Canada asks regulator to study unbundling of TV channels

OTTAWA Thu Nov 14, 2013 2:07pm EST

An electronics store employee watches Canada's Prime Minister Stephen Harper deliver a national televised address in Calgary, Alberta, December 3, 2008. REUTERS/Todd Korol

An electronics store employee watches Canada's Prime Minister Stephen Harper deliver a national televised address in Calgary, Alberta, December 3, 2008.

Credit: Reuters/Todd Korol

OTTAWA (Reuters) - The Canadian government instructed the country's television regulator on Thursday to study the impact on consumers of unbundling cable- and satellite-television packages and to report back by April.

The government pledged last month to push cable and telecom providers' to provide more flexibility than allowed under the current standard practice of requiring the purchase of TV channels in large packages rather than individually.

"Right now, most cable- and satellite-TV subscribers must sign up for bundles of channels - many of which they may have no interest in - to get the ones they really want," Heritage Minister Shelly Glover said in prepared notes for a speech in Vancouver.
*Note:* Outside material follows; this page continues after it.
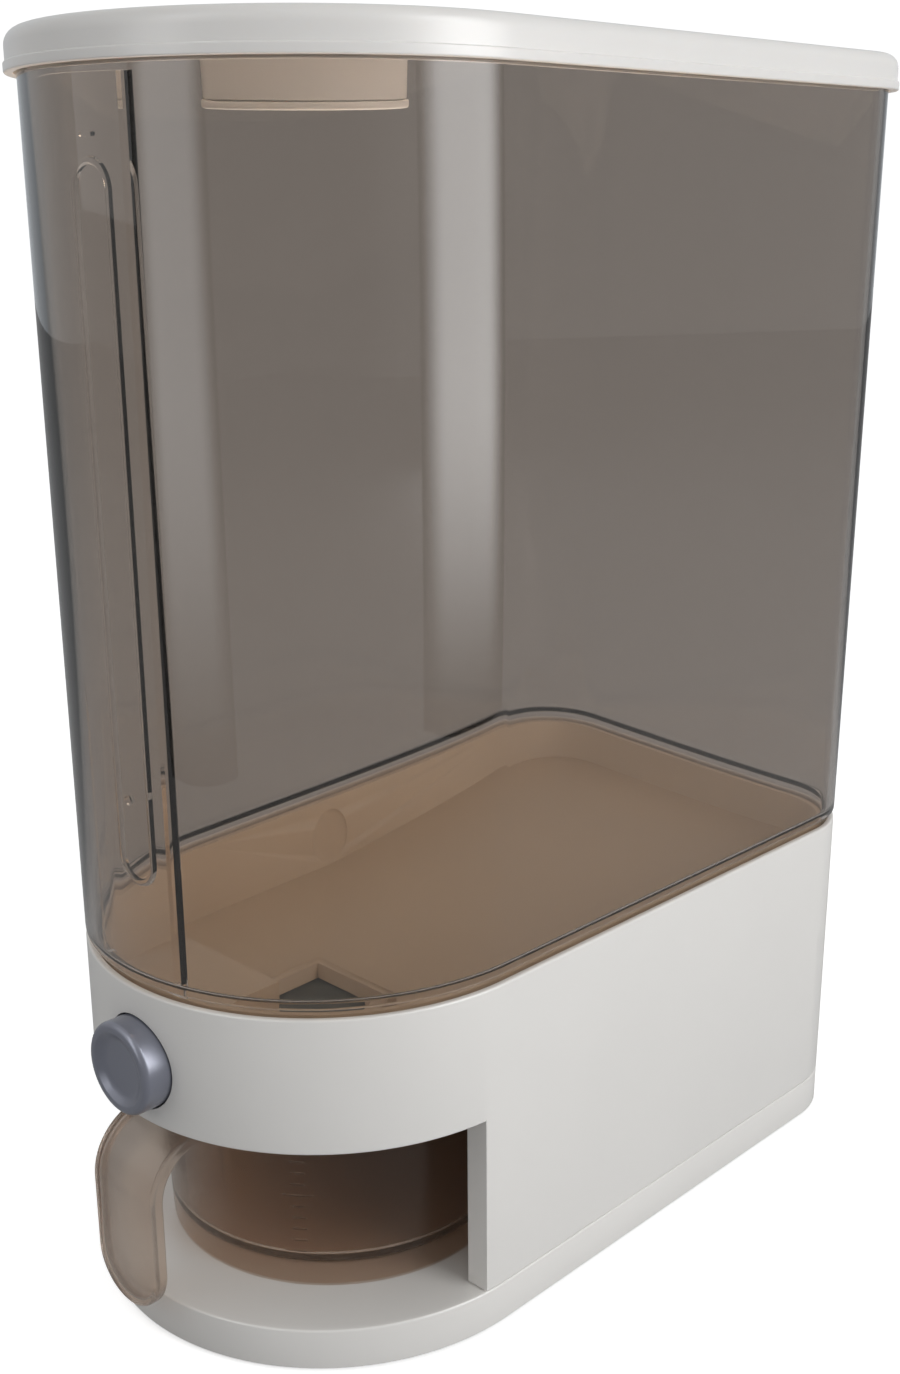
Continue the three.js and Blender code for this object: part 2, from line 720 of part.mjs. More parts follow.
// Slotted twist cap; local origin on the axis at its lower face.
function desiccantCap() {
  const low = desiccantRadius - desiccantTaper;
  const lipRadius = low - desiccantWall - gap;
  const disc = new THREE.LatheGeometry([
    new THREE.Vector2(0, 0),
    new THREE.Vector2(low + 0.1, 0),
    new THREE.Vector2(low + 0.7, 0.6),
    new THREE.Vector2(low + 0.7, capThickness),
    new THREE.Vector2(lipRadius, capThickness),
    new THREE.Vector2(lipRadius, capThickness + 4),
    new THREE.Vector2(lipRadius - 1.5, capThickness + 4),
    new THREE.Vector2(lipRadius - 1.5, capThickness),
    new THREE.Vector2(0, capThickness),
  ], 40);
  disc.rotateX(Math.PI / 2);
  const slots = [];
  const slotCount = 16;
  for (let i = 0; i < slotCount; i += 1) {
    const slot = new THREE.BoxGeometry(13, 1.8, 3 * capThickness);
    slot.translate(17.5, 0, 0);
    slot.rotateZ((2 * Math.PI * i) / slotCount);
    slots.push(solid(slot));
  }
  const grip = box(-9, 9, -1.1, 1.1, capThickness, capThickness + 1);
  return geometryOf(without(solid(disc).add(grip), slots));
}

function sachet() {
  const edge = sachetRadius;
  const mid = sachetHeight / 2;
  const geometry = new THREE.LatheGeometry([
    new THREE.Vector2(0, 0),
    new THREE.Vector2(edge * 0.7, 0.8),
    new THREE.Vector2(edge * 0.92, mid - 2),
    new THREE.Vector2(edge, mid - 0.5),
    new THREE.Vector2(edge, mid + 0.5),
    new THREE.Vector2(edge * 0.92, mid + 2),
    new THREE.Vector2(edge * 0.7, sachetHeight - 0.8),
    new THREE.Vector2(0, sachetHeight),
  ], 28);
  geometry.rotateX(Math.PI / 2);
  return geometry;
}

// ---- measuring cup ----
// Side profile (Y, Z) of the hook, set in from its outer face by `inset`.
function hookShape(inset, depth) {
  const face = handleFace + inset;
  const top = cupTop - inset;
  const back = face + depth;
  const under = top - depth;
  const bend = handleBend - inset;
  const innerBend = Math.max(bend - depth, 1);
  const root = cupY - cupTopRadius + 1;
  const shape = new THREE.Shape();
  shape.moveTo(face, 0);
  shape.lineTo(face, top - bend);
  shape.absarc(face + bend, top - bend, bend, Math.PI, Math.PI / 2, true);
  shape.lineTo(root, top);
  shape.lineTo(root, under);
  shape.lineTo(back + innerBend, under);
  shape.absarc(back + innerBend, under - innerBend, innerBend, Math.PI / 2, Math.PI, false);
  shape.lineTo(back, 0);
  shape.closePath();
  return shape;
}

function hookSolid(inset, depth, half) {
  const geometry = new THREE.ExtrudeGeometry(hookShape(inset, depth), {
    depth: 2 * half, bevelEnabled: false, curveSegments: 4,
  });
  geometry.rotateX(Math.PI / 2);
  geometry.rotateZ(Math.PI / 2);
  geometry.translate(-half, 0, 0);
  return solid(geometry);
}

function handle() {
  const half = handleWidth / 2;
  const outline = facing(stadium(handleWidth, handleBottom, 2 * overallHeight), -big / 2, 0, 8);
  const inner = facing(
    stadium(handleWidth - 2 * handleSkin, handleBottom + handleSkin, 2 * overallHeight), -big / 2, 0, 8,
  );
  const strip = hookSolid(0, handleThickness, half).intersect(outline);
  const trough = hookSolid(handleSkin, handleThickness, half - handleSkin).intersect(inner);
  return strip.subtract(trough);
}

function measuringCup() {
  const base = plateTop + gap;
  const rise = cupTop - base;
  const innerBase = cupBaseRadius - cupWall;
  const bowl = new THREE.LatheGeometry([
    new THREE.Vector2(0, cupFloorLift - cupWall),
    new THREE.Vector2(innerBase - 1, cupFloorLift - cupWall),
    new THREE.Vector2(innerBase, cupFloorLift - cupWall - 1),
    new THREE.Vector2(innerBase, 0),
    new THREE.Vector2(cupBaseRadius - 0.6, 0),
    new THREE.Vector2(cupBaseRadius, 0.6),
    new THREE.Vector2(cupTopRadius, rise),
    new THREE.Vector2(cupTopRadius - cupWall, rise),
    new THREE.Vector2(innerBase + 0.5, cupFloorLift + 3),
    new THREE.Vector2(innerBase - 2.5, cupFloorLift),
    new THREE.Vector2(0, cupFloorLift),
  ], 56);
  bowl.rotateX(Math.PI / 2);
  bowl.translate(0, cupY, base);
  const inside = new THREE.CylinderGeometry(cupTopRadius - cupWall, innerBase, rise, 56);
  inside.rotateX(Math.PI / 2);
  inside.translate(0, cupY, base + rise / 2 + cupFloorLift);
  const hook = handle().subtract(solid(inside));
  return geometryOf(solid(bowl).add(hook));
}

// ---- assembly ----
const lidBack = topBack + lidLip;
const centreY = (lidBack + handleFace) / 2;

const dispenser = new THREE.Group();
dispenser.name = 'cereal_dispenser';

const base = new THREE.Group();
base.name = 'base_group';
base.position.y = -centreY;
base.add(part('base_shell', baseShell(), white));
base.add(part('base_plate', basePlate(), white));
footPlaces.forEach(([x, y], i) => base.add(part(`foot_${i + 1}`, foot(), rubber, x, y, 0)));
screwPlaces.forEach(([x, y], i) => base.add(
  part(`plate_screw_${i + 1}`, screw(plateScrewLength), steel, x, y, plateTop - plateSkin - gap),
));
base.add(part('hopper_funnel', hopperFunnel(), cream));
base.add(part('neck_seal', neckSeal(), silicone, 0, 0, sealBottom));
base.add(part('gate_guide', gateGuide(), cream));
guideScrews.forEach(([x, y], i) => base.add(
  part(`guide_screw_${i + 1}`, screw(guideScrewLength), steel, x, y, guideBottom - gap),
));
base.add(part('return_spring', returnSpring(), steel, 0, springFront, buttonHeight));

const slider = new THREE.Group();
slider.name = 'slider_group';
slider.add(part('gate_slider', gateSlider(), slate));
slider.add(part('button_cap', buttonCap(), greyBlue, 0, buttonFace, buttonHeight));
slider.add(part('button_stem', buttonStem(), slate, 0, stemFront + gap, buttonHeight));
const stemScrew = part('stem_screw', screw(12), steel, 0, lugBack + gap, buttonHeight);
stemScrew.rotation.x = Math.PI / 2;
slider.add(stemScrew);
base.add(slider);

const cup = new THREE.Group();
cup.name = 'cup_group';
cup.add(part('measuring_cup', measuringCup(), smoke));
base.add(cup);

const tankGroup = new THREE.Group();
tankGroup.name = 'tank_group';
tankGroup.add(part('tank', tank(), smoke));
tankGroup.add(part('tank_channel', tankChannel(), smoke));
base.add(tankGroup);

const lidGroup = new THREE.Group();
lidGroup.name = 'lid_group';
const boxBottom = overallHeight - lidSkin - gap - desiccantHeight;
lidGroup.add(part('lid', lid(), white));
lidGroup.add(part('lid_gasket', lidGasket(), silicone, 0, 0, tankTop + gap));
const boxMesh = part('desiccant_box', desiccantBox(), white, 0, 0, boxBottom + capThickness + gap);
boxMesh.rotation.x = Math.PI / 2;
lidGroup.add(boxMesh);
lidGroup.add(part('desiccant_cap', desiccantCap(), white, 0, 0, boxBottom));
lidGroup.add(part('desiccant_sachet', sachet(), paper, 0, 0, boxBottom + capThickness + 2));
tankGroup.add(lidGroup);

dispenser.add(base);

export default dispenser;
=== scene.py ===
import math

import bmesh
import bpy
from mathutils import Matrix, Vector


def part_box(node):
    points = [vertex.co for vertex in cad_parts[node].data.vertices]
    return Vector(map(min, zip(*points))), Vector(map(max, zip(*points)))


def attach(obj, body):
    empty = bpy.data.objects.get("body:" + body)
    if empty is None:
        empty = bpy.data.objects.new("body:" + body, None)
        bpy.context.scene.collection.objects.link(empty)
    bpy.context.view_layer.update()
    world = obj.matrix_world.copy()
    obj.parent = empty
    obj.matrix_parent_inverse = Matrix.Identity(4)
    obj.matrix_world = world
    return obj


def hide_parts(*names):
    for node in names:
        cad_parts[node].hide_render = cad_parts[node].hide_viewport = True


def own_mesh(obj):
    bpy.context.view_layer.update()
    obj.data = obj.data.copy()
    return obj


bl_info = {
    "name": "Cereal Dispenser",
    "version": (1, 0, 0),
    "blender": (4, 5, 0),
    "location": "3D Viewport > Sidebar > Dispenser",
    "description": "Builds a push-button cereal dispenser around its packed frame",
    "category": "Add Mesh",
}

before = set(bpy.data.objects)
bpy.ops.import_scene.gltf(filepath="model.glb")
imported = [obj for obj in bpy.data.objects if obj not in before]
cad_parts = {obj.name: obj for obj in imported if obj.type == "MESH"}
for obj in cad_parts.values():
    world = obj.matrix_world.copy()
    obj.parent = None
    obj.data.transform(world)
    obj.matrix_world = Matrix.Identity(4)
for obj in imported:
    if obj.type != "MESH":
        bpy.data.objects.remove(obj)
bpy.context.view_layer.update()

MM = 0.001
FAR = 900.0        # past everything, for tools that cut right through
DEEP_INSET = 45.0  # from the outer face to well inside the base
DRAWN_IN = 0.985   # shortens the hollow along Y, so that the back wall keeps its thickness under the draft
ROD_PLAY = 0.4     # clearance round the button's rod
CHUTE_SIDE, CHUTE_FRONT, CHUTE_BACK = 20.6, -26.6, 10.6  # slot in the ceiling that the chute drops through
CUP_RISE = 64.0    # height over which the cup widens from foot to rim
FIRST_TICK = 15.0  # lowest graduation line above the cup's foot
TICK_TURN = 0.62   # angle, in radians, of the graduation lines from the front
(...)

"Our government said very clearly that we would require channels to be unbundled, while protecting Canadian jobs."

She said the government wants first and foremost a report from the Canadian Radio-television and Telecommunications Commission on the impact that unbundling would have on consumers. It would then ensure that consumers "see more choice and better service".

Media companies say that consumers will likely pay much more per channel if they are pushed to shrink the content packages they offer.

The Conservative government made its pledge on TV packages last month as part of a broader pro-consumer push aimed at regaining voter support ahead of a federal election in 2015.

Distribution companies have already been offering Canadians some alternatives to the take-it-or-leave-it bundles, some to a greater extent than others, and this is being watched with interest in the United States, where bundling is also prevalent.

In the largely French-speaking province of Quebec, for example, industry sources estimate that 70 percent of viewers buy a very basic TV offering of mostly broadcast fare and then pay for small groups of cable channels from a long list ranging from Discovery Channel to BBC Canada.

Telus Corp, one of the nation's largest telecom companies, has used the a la carte strategy as a major selling point since it aggressively expanded its Optik TV service several years ago. Since 2011, the number of subscribers to its TV services, mainly Optik customers, has more than doubled to nearly 750,000.

Other Canadian cable companies have moved with varying degrees of intensity: BCE Inc's Bell has matched the pick-and-choose deal offered by Quebecor Inc's Videotron in Quebec.

In Ontario, Canada's most populous province, cable provider Rogers Communications Inc and Bell have been less open to such change.